Daunte Wright's mother: 'There's never going to be justice for us'
The family of Daunte Wright says it is not looking for “justice” after the Minnesota police officer who fatally shot the 20-year-old Black man during a traffic stop was charged in his killing — just accountability.
“The last few days everybody has asked me what we want, what do we want to see happen,” Katie Wright, Daunte's mother, said Thursday during a press conference. “Everybody keeps saying ‘justice.’ But unfortunately, there’s never going to be justice for us.
“Justice would bring our son home to us,” she continued. “Knocking on the door with his big smile. Coming in the house. Sitting down. Eating dinner with us. Going out to lunch. Playing with his 1, now almost 2-year-old son. Giving him a kiss before he walks out the door. So ‘justice’ isn't even a word to me.
“I do want accountability — 100 percent accountability,” she added. “But even then, when that happens, if that even happens, we’re still going to bury our son. We’re still never going to be able to see our baby boy that we’re never going to have again. So when people say ‘justice,’ I just shake my head.”
Naisha Wright, Daunte’s aunt, agreed.
“I want everybody to sit here and imagine you having to bury your child that somebody just murdered,” she said. “Justice? What is justice? Do we get to see Daunte smile? We don’t get to see that. Do we get to hear Daunte joke again? We don’t get to hear that.”
On Wednesday, former Brooklyn Center, Minn., Police Officer Kim Potter was arrested and charged with second-degree manslaughter in Wright’s shooting death. The charge carries a maximum penalty of 10 years in prison. The incident happened about 10 miles away from former Minneapolis Police Officer Derek Chauvin’s ongoing murder trial for the killing of George Floyd.
Wright was pulled over Sunday afternoon for an expired registration. When police ran his name, they noted he had outstanding warrants and tried to take him into custody. When Wright attempted to get back into his vehicle, Potter shot him.
[Related: Is it time to take the police out of traffic stops?]

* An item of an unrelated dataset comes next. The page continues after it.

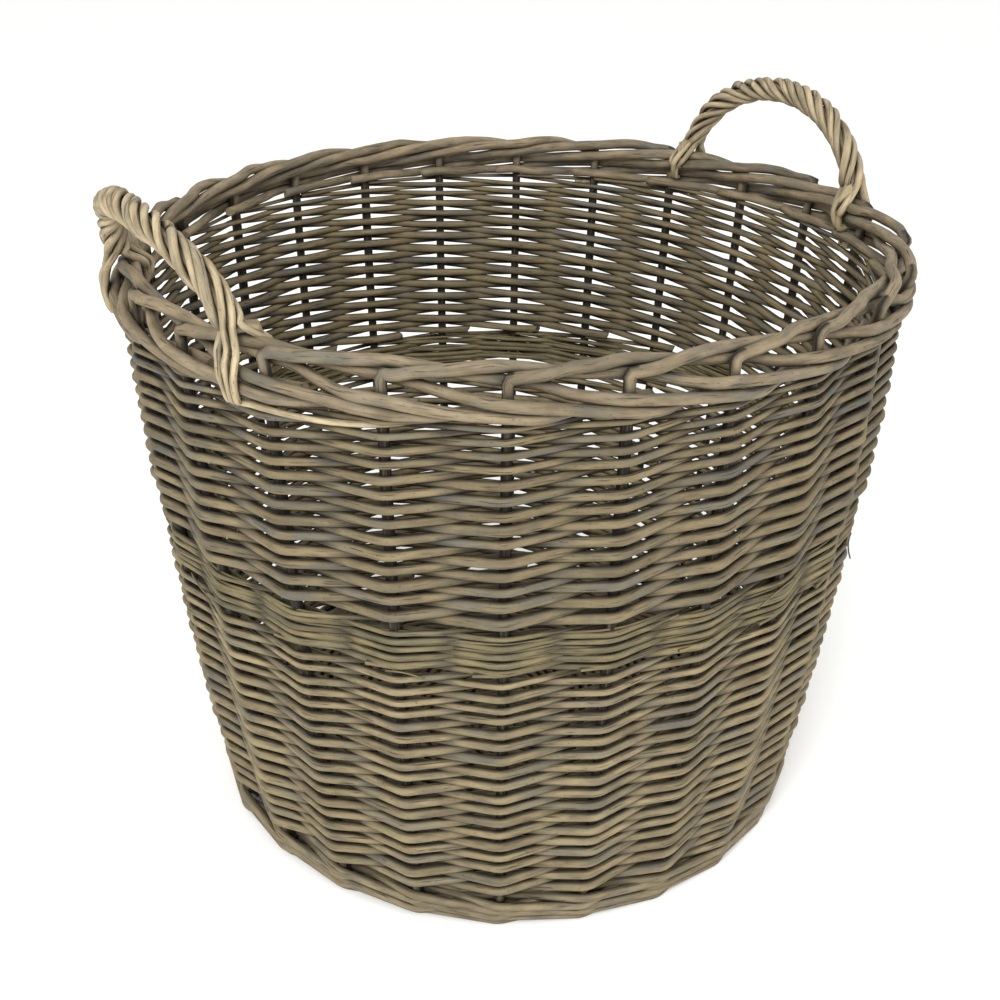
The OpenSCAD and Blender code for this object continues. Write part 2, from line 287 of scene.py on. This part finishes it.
def stake_line(k, rng):
    """Middle line of stake k: beside its base stick, out to the edge, up the wall to the fold, and
    round the border course."""
    a = PITCH * (k + 0.5)
    side = 1 if k % 2 == 0 else -1
    stick = a - side * PITCH / 2
    off = side * (STICK_R + STAKE_R + 0.3 * MM)
    tail = np.array([
        [TAIL_R * math.cos(stick) - off * math.sin(stick),
         TAIL_R * math.sin(stick) + off * math.cos(stick), BASE_Z],
        [(BASE_R - 9 * MM) * math.cos(a), (BASE_R - 9 * MM) * math.sin(a), BASE_Z],
        [(BASE_R - 2 * MM) * math.cos(a), (BASE_R - 2 * MM) * math.sin(a), BASE_Z + 2.6 * MM],
    ])
    z = np.concatenate([[BASE_Z + 9 * MM], np.linspace(26 * MM, KINK_Z - 22 * MM, 12)])
    up = smooth_line(np.concatenate([tail, on_wall(a, z, 0)]), 2)
    course = smooth_line(BORDER + rng.normal(0, 1, BORDER.shape) * [[0.006, 0.06, 0.07]], 5)
    proud, raised = FOLDS.get(k, (0, 0))
    near = np.clip(1 - course[:, 0] / 0.9, 0, 1)
    course[:, 1] += proud * near
    course[:, 2] += raised * near
    lift = np.array([-14, -7, -0.4]) * MM + raised * BORDER_STEP * np.array([0, 0.4, 1])
    stub = on_wall(a, KINK_Z + lift, proud * BORDER_STEP * np.array([0.1, 0.5, 1]))
    over = on_wall(a + PITCH * course[:, 0], KINK_Z + BORDER_STEP * course[:, 2],
                   BORDER_STEP * course[:, 1])
    over[0] = on_wall(a + 0.008 * PITCH, KINK_Z + 0.5 * MM + raised * BORDER_STEP, proud * BORDER_STEP)
    return np.concatenate([up, stub, over])


# The stakes take the most painted shade on their sides and beside other rods
stake_willow = willow("antique_washed_painted_shade_willow_stake", "625641", "8b7c62", "53544f", "17120b",
                      greyness=0.5, side_wash_and_shade=1.3, occlusion_clear_from=0.88)
FOLD_AT = 0.575
rng = np.random.default_rng(11)
for k in range(STAKES):
    name = f"stake_{k + 1:02d}"
    line = stake_line(k, rng)
    a = PITCH * (k + 0.5)
    out = np.array([math.cos(a), math.sin(a), 0])
    lean = unit(out - np.array([-math.sin(a), math.cos(a), 0]) + np.array([0, 0, 1]))
    travelled = np.linalg.norm(np.diff(line, axis=0), axis=1).cumsum()
    travelled = np.append(0, travelled) / travelled[-1]
    thick = np.interp(travelled, [0, 0.55, 0.62, 0.66, 1], [3.3, 3.4, 3.75, 3.7, 3.15]) * MM
    # Painted shade: a stake is darker where it stands deep in the wall among the weavers
    heights = [20 * MM, 30 * MM, KINK_Z - 26 * MM, KINK_Z - 12 * MM]
    stake_recess_shade = np.interp(line[:, 2], heights, [0.4, 0.9, 0.9, 0.3])
    # Past the fold the rod lies open on top of the border and gets less painted shade
    stake_recess_shade[travelled > FOLD_AT] = -0.5
    piece = rods("round_" + name, line[None], thick[None], lean, 12, seed=100 + k, slant=0.5,
                 painted_recess_shade=stake_recess_shade[None])
    piece.data.materials.append(stake_willow)
    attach(piece, "root")
    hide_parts(name)


# ---- Base --------------------------------------------------------------------------------------
# Six thick sticks cross in the middle, three through slits in the other three, and spread into
# twelve spokes. Two thin rods are twisted round them in one long spiral, one over and one under.

base_lo, base_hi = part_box("base_weave")
DISC_R = base_hi[0]
STICK_STEP = 10.4 * MM
stick_willow = willow("antique_washed_painted_shade_willow_stick", "5c513d", "766a53", "51504b", "1c160e")
for k in range(6):
    which = k % 3 - 1
    half = np.array([
        [8 * MM, which * STICK_STEP, BASE_Z], [22 * MM, which * STICK_STEP, BASE_Z],
        [(DISC_R - MM) * math.cos(math.radians(30 * which)),
         (DISC_R - MM) * math.sin(math.radians(30 * which)), BASE_Z],
    ])
    line = smooth_line(np.concatenate([half[::-1] * [-1, 1, 1], half]), 6)
    if k > 2:
        line = line[:, [1, 0, 2]] * [-1, 1, 1]
    # The three passing sticks are shaved thin where they go through the others
    thin = 2.9 * MM if k > 2 else STICK_R
    thick = np.interp(np.linalg.norm(line[:, :2], axis=1), [17 * MM, 22 * MM], [thin, STICK_R])
    # The base sticks lie open and get less painted shade
    stick = rods(f"round_base_stick_{k + 1}", line[None], thick[None], np.array([0, 0, 1.0]), 16,
                 seed=20 + k, slant=0.3, painted_recess_shade=-0.5)
    stick.data.materials.append(stick_willow)
    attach(stick, "root")
    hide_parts(f"base_stick_{k + 1}")

PAIR_R = 2.3 * MM
PAIR_STEP = 8.2 * MM
PAIR_FROM = 27 * MM
turns = (DISC_R - PAIR_R - PAIR_FROM) / PAIR_STEP
angle = np.arange(0, turns * 2 * math.pi, math.radians(5))
lines = []
for half in (0, math.pi):
    twist = 6 * angle + half
    r = PAIR_FROM + PAIR_STEP * angle / (2 * math.pi) + 0.25 * PAIR_STEP * np.sin(twist)
    z = (base_lo[2] + base_hi[2]) / 2 + (STICK_R + PAIR_R) * np.cos(twist)
    lines.append(np.stack([r * np.cos(angle), r * np.sin(angle), z], -1))
lines = np.stack(lines)
# The pairing lies open and gets less painted shade
pair = rods("base_pairing", lines, np.full(lines.shape[:2], PAIR_R), np.array([0, 0, 1.0]), 8,
            seed=7, painted_recess_shade=-0.5)
base_willow = willow("antique_washed_painted_shade_willow_base", "5f5341", "7a6e56", "55534c", "1c160e")
pair.data.materials.append(base_willow)
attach(pair, "root")
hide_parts("base_weave")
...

In body camera footage of the incident, Potter can be heard yelling, “Taser! Taser! Taser!,” before discharging her weapon as Wright drives away. She can then be heard saying, “Oh, shit, I just shot him,” in apparent disbelief.
Potter, a 26-year veteran of the police force, later said she had meant to fire her Taser at Wright but had accidentally grabbed her gun.
At the press conference, Naisha Wright held up printed photos of both a Taser and a Glock 17, the handgun used by Potter.
“Y'all see the difference,” she said. “This is a Taser. But no, my nephew was killed with this: a Glock.”
Ben Crump, a civil rights lawyer and attorney for the Wright family, said he was at an event with the mothers of Michael Brown, Eric Garner and Stephon Clark — three other Black men killed by police — when he heard the news of Potter’s arrest.
Speaking at the same Thursday press conference as Wright’s family, Crump noted that the officers who killed those other men did not face criminal charges.
“There was no accountability for the police who killed them,” Crump said. “They didn’t get a charge and an arrest. But Daunte Wright did get a charge and an arrest, so we are making progress.”